There’s a lot of tension in this movie, and more than some of it is sexual. First and foremost is the world’s weirdest love triangle: Gracie Atherton (Julianne Moore), a convicted child predator, is controversially still married to Joe (Charles Melton), an early-30s dad with kids in college, and they both have sexual tension with Elizabeth (Natalie Portman), the actress studying Gracie for a movie. Elizabeth, for her part, is the source of much of that tension—she’s this chilly coastal elite type, voluble and friendly but totally insincere, and her idea of getting into Gracie’s head involves surreptitiously flirting with Joe and engaging in a Persona/Mulholland Drive-esque “I’m becoming you” dynamic with Gracie herself. She’s the pernicious personification of how cinema can distort a story—play up its sensational angles, methodically “unpuzzle” its subjects, slot real-life people into genre-fied situations. Fittingly, Portman plays like her a sociopath.
Also fittingly, the sensually charged scenes between Elizabeth and Gracie are shot much like the films that inspired their dynamic. A scene in which Gracie gives Elizabeth a makeup tutorial on how to look just like her is particularly Bergmanesque (and, like many less apt films have been described, Lynchian): the camera is the bathroom mirror, framing Gracie and actress-Gracie in a cozy two-shot as one rubs color on the other’s lips, mouths inches apart, the lens dead still so as not to disturb the mood. In concert with the “gonna kiss?” scintillation, the shot throbs with allusive power: themes of portrayal and reflection, appearances and identity, lust and control; compelling linchpins for a true-crime metanarrative. Another mirror shot that sees Gracie and her reflection flanking Elizabeth on both sides is as technically impressive as it is suggestive. From tasteful film grain to elegant composition, May December, like its forbears, feels like a serious work of formalism.
It also feels, at the exact same time, like a pitch-black cringe comedy about fictionalizing a child sex crime, walking one of the trickiest tonal tightropes you could possibly release on Netflix. Early scenes of Gracie’s day-to-day seem like plain ol’ dramatic realism: the camera tours her Savannah home in the soft light of day, seeing Gracie as but a wife, mother, and neighborhood cakemaker—you’ve met a woman like this; she’s just your friend’s older mom. But the tonal metronome is ready to swing. Gracie opens the fridge, that dramatic minor-key piano leaps in, the camera zooms in on her face and she utters… “I don’t think we have enough hot dogs.”

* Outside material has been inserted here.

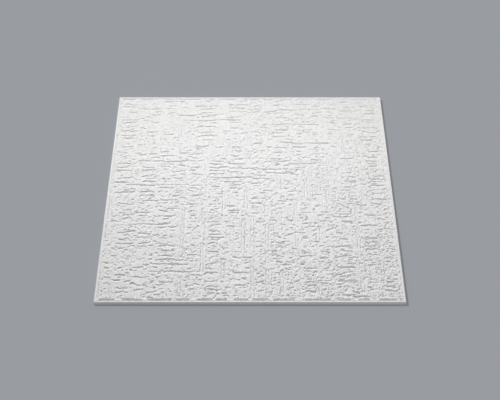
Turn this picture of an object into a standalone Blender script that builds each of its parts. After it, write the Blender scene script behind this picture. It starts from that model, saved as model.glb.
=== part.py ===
"""Ceiling tile: one square plate of moulded foam with a flush rim and a rough, creased face.

The tile lies with its flat back on z = 0 and its face up. The origin is the middle of the back.
The face is a field of V-shaped creases: level rungs between upright bars, long ones that cross them, and
short nicks in the room that is left. A constrained triangulation joins their edges, so the mesh spends its
faces on the creases and leaves the plain foam between them in large facets.
"""

import math
import random

import bpy
from mathutils import Vector, noise
from mathutils.geometry import delaunay_2d_cdt

# Plate
TILE_SIDE = 0.500
TILE_THICKNESS = 0.006
EDGE_RADIUS = 0.0006
EDGE_STEPS = 2

# Rim and the fine line that runs round inside it
RIM_WIDTH = 0.0030
LINE_WIDTH = 0.0010
LINE_DEPTH = 0.0005

# Level creases: their section, and how they wander, kink and hook down on their way. The deepest line lies
# this share of half a width off the middle, so the left wall is steep and the right one a gentle ramp.
CREASE_WIDTH = 0.0031
CREASE_DEPTH = 0.0023
CREASE_STEP = 0.0155
CREASE_WANDER = 0.0012
SPINE_SHIFT = 0.55
KINK_RUN = 0.0028
KINK_RISE = 0.0022
KINK_SHARE = 0.28
HOOK_RUN = 0.0045
HOOK_DROP = 0.0050
HOOK_SHARE = 0.18
END_TAPER = 0.0022
LARGEST_TAPER = 0.33
SHORTEST = 0.0055

# Long creases that cross several patches
LONG_COUNT = 14
LONG_LENGTH = 0.095

# Patches of the field: each holds rungs, one behind the other, in runs of about one length
PATCH_WIDTH = 0.042
PATCH_HEIGHT = 0.080
RUNG_PITCH = 0.0104
RUNG_OVERLAP = 0.0050
RUNG_INDENT = 0.36
RUNG_RAGGED = 0.0060
RUN_OF_RUNGS = (2, 6)
RUNG_COVER = 0.86

# Bars: smooth upright strips between the patches, each between two shallow straight creases
BAR_PIECE = 0.050
BAR_PAUSE = 0.010
BAR_COVER = 0.55
BAR_GAP = 0.0048
BAR_WIDTH = 0.0020
BAR_DEPTH = 0.0015
BAR_STEP = 0.0400

# Broken rows of creases just inside the front and back rim
BORDER_DASH = 0.028
BORDER_PAUSE = 0.008
BORDER_INSET = 0.0009
BORDER_WIDTH = 0.0030

# Loose level creases and short upright or askew nicks, in the room that is left
LOOSE_COUNT = 74
LOOSE_LENGTH = 0.0100
LOOSE_CLEARANCE = 0.0020
NICK_COUNT = 42
NICK_LENGTH = 0.0055
NICK_WIDTH = 0.0026
NICK_DEPTH = 0.0014

# Plain foam between the creases
SWELL_DEPTH = 0.0006
SWELL_LENGTH = 0.024
LEAN = 0.0003

FOAM_COLOR = (0.78, 0.78, 0.775, 1.0)
FOAM_ROUGHNESS = 0.75

# Layout of the creases: seed, room between two of them, tries to find a place, and uneven shares
SEED = 12
CLEARANCE = 0.0006
MOST_TRIES = 60
UNEVEN = (0.6, 1.2)
LONGER_OR_SHORTER = (0.5, 1.6)
NEAR_MIDDLE = (0.36, 0.64)
STRAY_ANGLE = 0.25
WELD = 1e-5

FIELD_HALF = TILE_SIDE / 2 - RIM_WIDTH - LINE_WIDTH


class Crease:
    """A V-shaped furrow along a path, uneven in width and depth. Its tips run out on the face."""

    def __init__(self, rng, path, width, depth):
        self.path = path
        self.widths = [width * rng.uniform(*UNEVEN) for _ in path]
        self.depths = [depth * rng.uniform(*UNEVEN) for _ in path]
        self.lean = rng.uniform(-LEAN, LEAN)

    def normal(self, index):
        before = self.path[index] - self.path[index - 1]
        after = self.path[index + 1] - self.path[index]
        along = (before.normalized() + after.normalized()).normalized()
        return Vector((-along.y, along.x))

    def samples(self):
        """Points along the path with the width there, close enough together to find what it would hit."""
        for index in range(len(self.path) - 1):
            start, end = self.path[index:index + 2]
            count = max(1, math.ceil((end - start).length / CLEARANCE))
            for step in range(count + 1):
                share = step / count
                width = self.widths[index] * (1 - share) + self.widths[index + 1] * share
                yield start.lerp(end, share), width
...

More than anything, this melodramatic buildup to such a nothing line typifies May December’s humor. It uses subversion and discomfort as tonal bridges, flitting between the unease of dramatic realism (watching a college-age son ask his 30-something dad to be excused from the table is inherently squirmworthy), the shock of Lifetime melodrama (Elizabeth, uh, really gets into the role of lusting after a 13-year-old), and the sheer, winking imprudence of experimenting like this with the Mary Kay Letourneau story. It’s a highbrow, bad-taste satire of any movie that would dramatize these events with a straight face. When Elizabeth is asked why she chose the role, she says “It’s a very complex and human story,” and the line comes off like a joke—like the movie knows it can’t fictionalize the complex and the human without veering into melodrama, so it instead leans into the veer.

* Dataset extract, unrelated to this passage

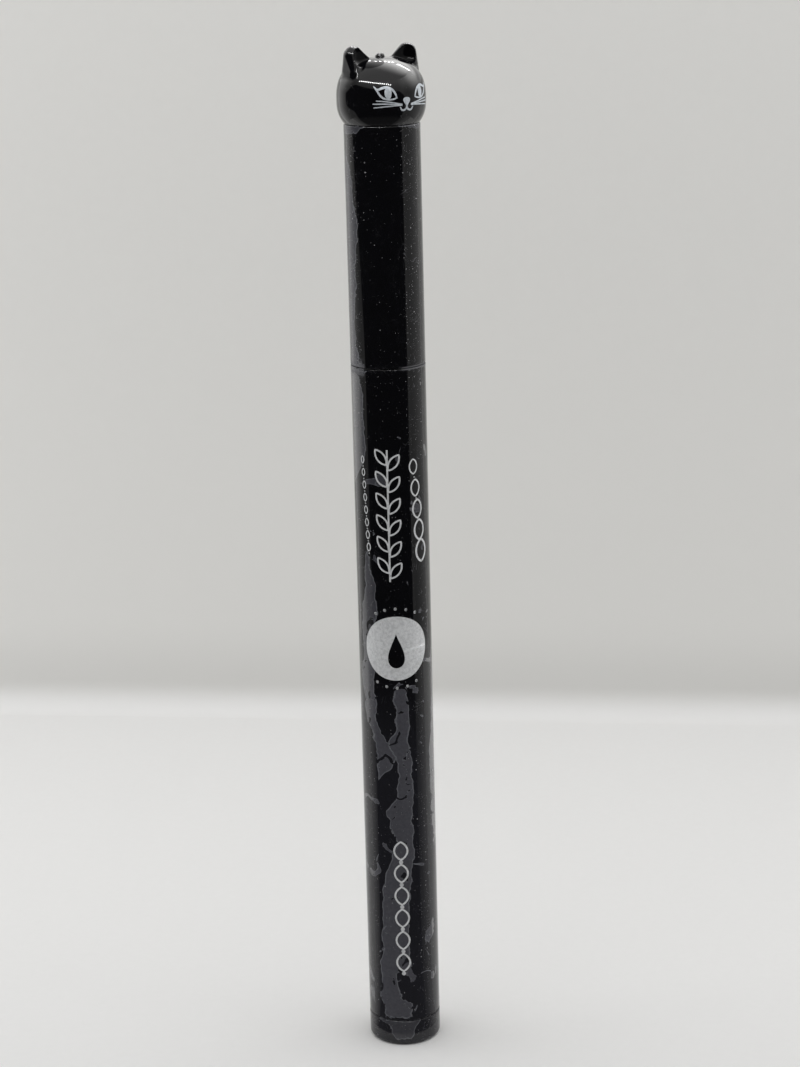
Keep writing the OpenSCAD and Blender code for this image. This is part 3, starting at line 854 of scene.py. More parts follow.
def makeGate(bm, s):
    # the torn stub left where the moulding was fed, sunk a little in the crown
    chance = random.Random(5)
    wide, tall = s["gate"]
    count, rings = 32, []
    for share, rise in s["gateRings"]:
        ring = []
        for k in range(count):
            a = 2 * math.pi * k / count
            rag = 1 + 0.07 * math.sin(3 * a + 1) + chance.uniform(-0.03, 0.03)
            up = tall * (rise + (0.16 * math.cos(4 * a - 1.2) + chance.uniform(-0.05, 0.05)) * (rise > 0.3))
            r = wide * share * rag
            ring.append(bm.verts.new((r * math.cos(a), r * math.sin(a), s["crown"] + up)))
        rings.append(ring)
    middle = bm.verts.new((0, 0, s["crown"] + tall * 0.8))
    base = bm.verts.new((0, 0, s["crown"] - tall * 0.25))
    for low, high in zip(rings, rings[1:]):
        for i in range(count):
            j = (i + 1) % count
            bm.faces.new((low[i], low[j], high[j], high[i]))
    for i in range(count):
        j = (i + 1) % count
        bm.faces.new((rings[-1][i], rings[-1][j], middle))
        bm.faces.new((rings[0][j], rings[0][i], base))


makeHead(headForm)


def curved(points, step=0.12):
    # a smooth line through given points, each (x, y) or (x, y, width)
    p = np.array(points, float)
    ends = [2 * p[0] - p[1], *p, 2 * p[-1] - p[-2]]
    line = []
    for a, b, c, d in zip(ends, ends[1:], ends[2:], ends[3:]):
        count = max(1, math.ceil(np.linalg.norm((c - b)[:2]) / step))
        for k in range(count):
            t = k / count
            bend, twist = 2 * a - 5 * b + 4 * c - d, 3 * b - a - 3 * c + d
            line.append(0.5 * (2 * b + (c - a) * t + bend * t * t + twist * t ** 3))
    return line + [ends[-2]]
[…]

Which makes it all the more surprising—and emotionally effective—when the movie is complex and human. At the real heart of the story is Joe, still devoted to Gracie after everything. His character exists apart from the melodrama that Portman and Moore lean into: Charles Melton, a graduate of TV’s Riverdale, gives Joe a tremendously human performance, sublimating decades of pain and doubt into a sensitive manchild shell. The brief moments in which that pain and doubt spill out—before Gracie gaslights him back into silence—are heartrending. It’s an incredibly moving performance, and a crucial factor of this dense, thorny film: push past the tabloids, the drama, the angles and adaptations, the high-minded acknowledgment that we don’t really know these people, and there’s just Vili Fualaau, the real-life victim that December’s Joe is based on. Among all the film’s gambits, hilarious and tense and cringe as they are, its sympathy for Vili might be its best and bravest. May December is a lot of things, but pitiless is never one of them.